*Recorded data*.
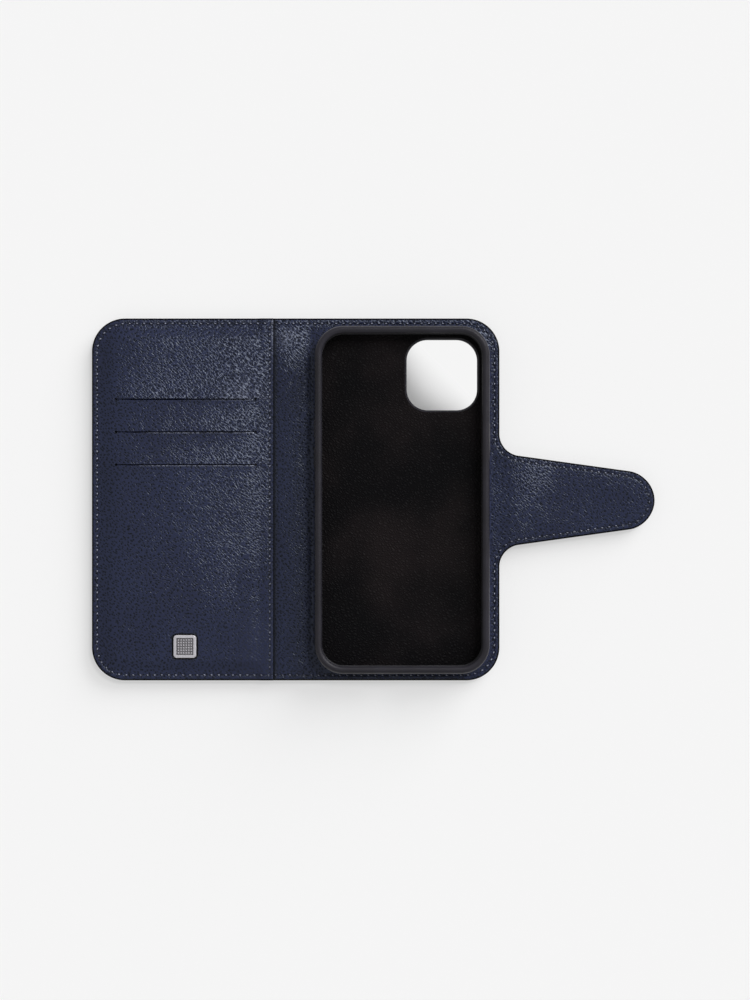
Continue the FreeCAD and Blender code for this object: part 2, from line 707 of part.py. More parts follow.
def build():
    """Every sub-part, by node name."""
    outer = outer_blank()
    lining = lining_blank()
    magnet_seat = magnet_space(MAGNET_PLAY)
    reinforcement_seat = reinforcement_plate(MAGNET_PLAY, Z_LINING + REINFORCEMENT)
    stiffener_seat = spine_stiffener_plate(MAGNET_PLAY, Z_LINING + REINFORCEMENT)
    parts = {
        "back_outer_leather": back_outer_leather(outer),
        "back_stiffener_board": back_stiffener_board(),
        "back_lining_leather": back_lining_leather(lining),
        "shell_bonding_sheet": shell_bonding_sheet(),
        "phone_shell": phone_shell(),
        "shell_floor_lining": shell_floor_lining(),
        "spine_outer_leather": between(outer, X_COVER_FOLD, X_SPINE_FOLD),
        "spine_stiffener": spine_stiffener_plate(0, Z_LINING + REINFORCEMENT),
        "spine_lining_leather": between(lining, X_COVER_FOLD, X_SPINE_FOLD).cut(stiffener_seat),
        "cover_outer_leather": between(outer, X_COVER, X_COVER_FOLD),
        "cover_stiffener_board": cover_stiffener_board(),
        "cover_hinge_lining": between(lining, X_STRIP, X_COVER_FOLD),
        "card_panel": card_panel(),
        "cover_keeper_plate": disc(
            X_KEEPER, STRAP_SHIFT_Y, KEEPER_RADIUS, Z_LINING, Z_LINING + KEEPER_THICKNESS
        ),
        "emblem_plate": emblem_plate(),
        "emblem_backing_washer": emblem_backing_washer(),
        "strap_riser_outer_leather": between(outer, X_ROOT_FOLD, X_STRAP_BEND),
        "strap_riser_lining": between(lining, X_ROOT_FOLD, X_STRAP_BEND),
        "strap_end_outer_leather": between(outer, X_STRAP_BEND, X_TIP).cut(magnet_seat),
        "strap_end_lining": between(lining, X_STRAP_BEND, X_TIP)
        .cut(magnet_seat)
        .cut(reinforcement_seat),
        "strap_reinforcement": reinforcement_plate(0, Z_LINING + REINFORCEMENT).cut(magnet_seat),
        "strap_magnet": magnet_space(0),
    }
    names = ("pocket_lining_top", "pocket_lining_middle", "pocket_lining_bottom")
    for index, (name, y) in enumerate(zip(names, slit_heights())):
        parts[name] = pocket_lining(index, y)
    for name, side, from_top, length in keys():
        parts[name] = key_cover(side, Y_PHONE_TOP - from_top, length)
    return parts


def main():
    """Write each sub-part to its own file."""
    os.makedirs("parts", exist_ok=True)
    for name, shape in build().items():
        solids = shape.Solids
        whole = solids[0] if len(solids) == 1 else Part.makeCompound(solids)
        whole.exportStep("parts/" + name + ".step")
        print(name, len(solids), round(whole.Volume, 2), whole.isValid())


main()
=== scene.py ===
"""Looks of a phone wallet case lying open: leather, sewn seams, moulded shell and badge.

Shapes are worked in millimetres and scaled to metres when a piece is finished.
"""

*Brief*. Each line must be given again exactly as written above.

*Response to this task*.
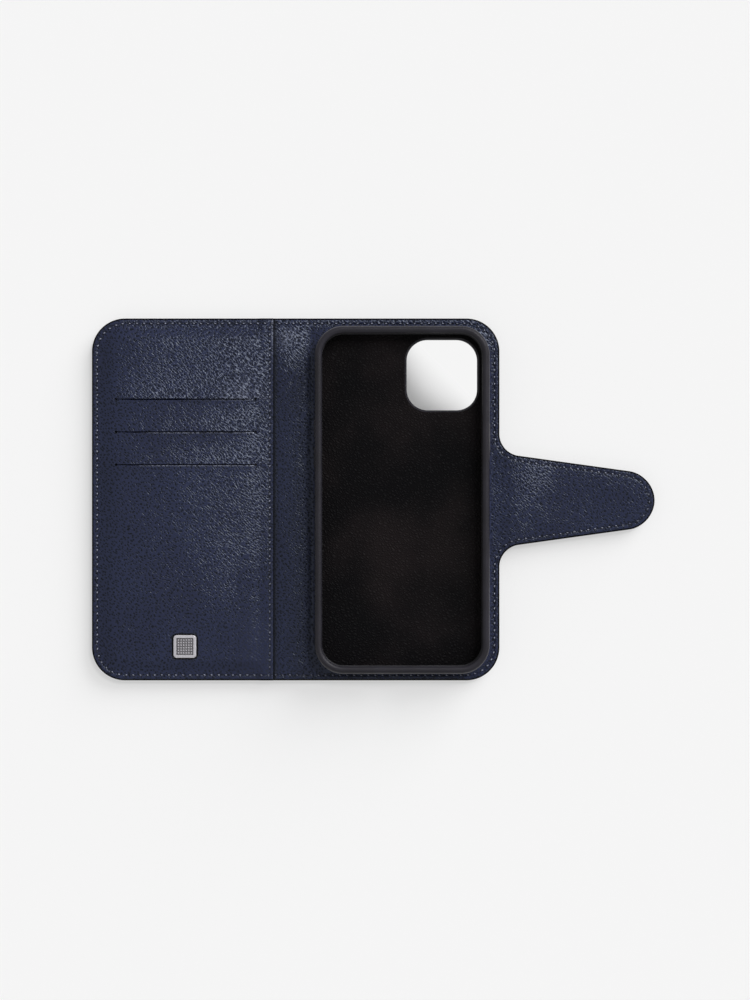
Continue the FreeCAD and Blender code for this object: part 2, from line 707 of part.py. More parts follow.
def build():
    """Every sub-part, by node name."""
    outer = outer_blank()
    lining = lining_blank()
    magnet_seat = magnet_space(MAGNET_PLAY)
    reinforcement_seat = reinforcement_plate(MAGNET_PLAY, Z_LINING + REINFORCEMENT)
    stiffener_seat = spine_stiffener_plate(MAGNET_PLAY, Z_LINING + REINFORCEMENT)
    parts = {
        "back_outer_leather": back_outer_leather(outer),
        "back_stiffener_board": back_stiffener_board(),
        "back_lining_leather": back_lining_leather(lining),
        "shell_bonding_sheet": shell_bonding_sheet(),
        "phone_shell": phone_shell(),
        "shell_floor_lining": shell_floor_lining(),
        "spine_outer_leather": between(outer, X_COVER_FOLD, X_SPINE_FOLD),
        "spine_stiffener": spine_stiffener_plate(0, Z_LINING + REINFORCEMENT),
        "spine_lining_leather": between(lining, X_COVER_FOLD, X_SPINE_FOLD).cut(stiffener_seat),
        "cover_outer_leather": between(outer, X_COVER, X_COVER_FOLD),
        "cover_stiffener_board": cover_stiffener_board(),
        "cover_hinge_lining": between(lining, X_STRIP, X_COVER_FOLD),
        "card_panel": card_panel(),
        "cover_keeper_plate": disc(
            X_KEEPER, STRAP_SHIFT_Y, KEEPER_RADIUS, Z_LINING, Z_LINING + KEEPER_THICKNESS
        ),
        "emblem_plate": emblem_plate(),
        "emblem_backing_washer": emblem_backing_washer(),
        "strap_riser_outer_leather": between(outer, X_ROOT_FOLD, X_STRAP_BEND),
        "strap_riser_lining": between(lining, X_ROOT_FOLD, X_STRAP_BEND),
        "strap_end_outer_leather": between(outer, X_STRAP_BEND, X_TIP).cut(magnet_seat),
        "strap_end_lining": between(lining, X_STRAP_BEND, X_TIP)
        .cut(magnet_seat)
        .cut(reinforcement_seat),
        "strap_reinforcement": reinforcement_plate(0, Z_LINING + REINFORCEMENT).cut(magnet_seat),
        "strap_magnet": magnet_space(0),
    }
    names = ("pocket_lining_top", "pocket_lining_middle", "pocket_lining_bottom")
    for index, (name, y) in enumerate(zip(names, slit_heights())):
        parts[name] = pocket_lining(index, y)
    for name, side, from_top, length in keys():
        parts[name] = key_cover(side, Y_PHONE_TOP - from_top, length)
    return parts


def main():
    """Write each sub-part to its own file."""
    os.makedirs("parts", exist_ok=True)
    for name, shape in build().items():
        solids = shape.Solids
        whole = solids[0] if len(solids) == 1 else Part.makeCompound(solids)
        whole.exportStep("parts/" + name + ".step")
        print(name, len(solids), round(whole.Volume, 2), whole.isValid())


main()
=== scene.py ===
"""Looks of a phone wallet case lying open: leather, sewn seams, moulded shell and badge.

Shapes are worked in millimetres and scaled to metres when a piece is finished.
"""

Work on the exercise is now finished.